The young man was to spend the night in his
future brother in law but his sleep was interrupted by an emergency call of nature.
He opted to do his thing behind the house since the call was the short one. In the
process however, his movements had awakened the house master, his girl’s father who
came out to inspect for security reasons. The old man was shocked to find his not
yet son urinating in is compound. This, it turned out is an abomination.
He woke everyone up rudely and announced that
no way no how, was this mannerless youth going to marry his little princess. The
wedding was called off and all aliens sent home regardless of the hour. It is not
known if the dowry was ever paid back.
Though this backdated custom is attractive
and seemingly enjoyable, extended families presently seldom work as a unit and
the bill is often for the man to foot. Besides, there has been reported
violence from dowry negotiations gone bad resulting to damage, bodily harm and even
death.
Interestingly, the girls’ fathers have been
known to act aloof and unfriendly towards the wannabe husbands and their
families until dowry has been paid.
I am yet to come across any substantive
argument as to why the practice of paying or giving dowry should be encouraged
today. Every man and woman should have a chance to a well off start when
beginning a family. Every young man should seek a relation with a girl of his
desire without the intruding thought of whether he can make to pay the price of
her.
If any, dowry should instead be given to
the young family, newlyweds, from both families as a blessing.
P Bryan Njoroge.
1 comment:
Pesonally; and I know am too much a B for this world; bride should have dissappeared yesterday!

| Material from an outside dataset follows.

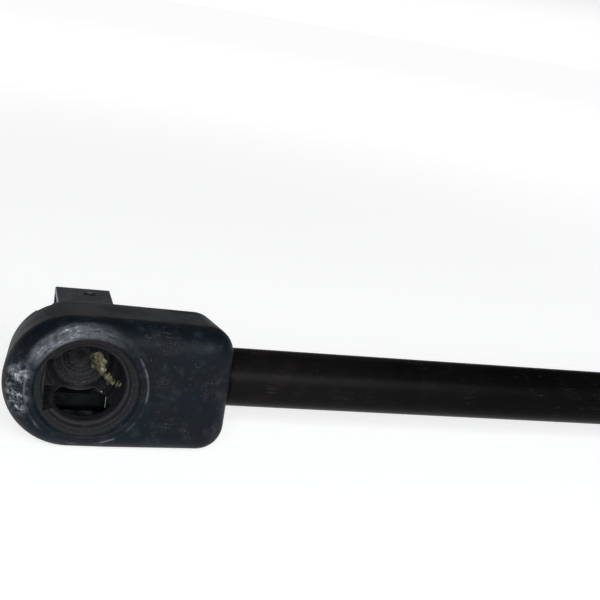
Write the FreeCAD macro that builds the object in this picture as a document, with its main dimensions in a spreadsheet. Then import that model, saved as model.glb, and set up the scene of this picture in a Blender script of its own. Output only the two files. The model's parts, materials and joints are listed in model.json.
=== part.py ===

I pledge my loyalty to traditions; to culture,
but am too alive to blind to the fact that yesterday cannot creap into today; atleast not in a cultural way.
I believe in two individauls; a man and woman ( not limiting other forms of partnerships) consenting to walking away from their familes; and forming their own! In my world both man and woman walk away; so if some family needs compemsation; then both do!
Should my parents have lived to see me blossom into a woman, all they would have really wanted was to see a permanent smile in my heart....there really aint no price for this!
For my daughter, I pray she meets love. I pray she gets to be her best; realize her dreams and dare stretch boundaries!
I pray my priah doesnt get limited to the Life that was; or Life as it should be. I sincerely hope she grows to stretch all imaginable borders. And yes, I have proudly broken 'bride price' in my lineage...My Priah and her future are both priceless!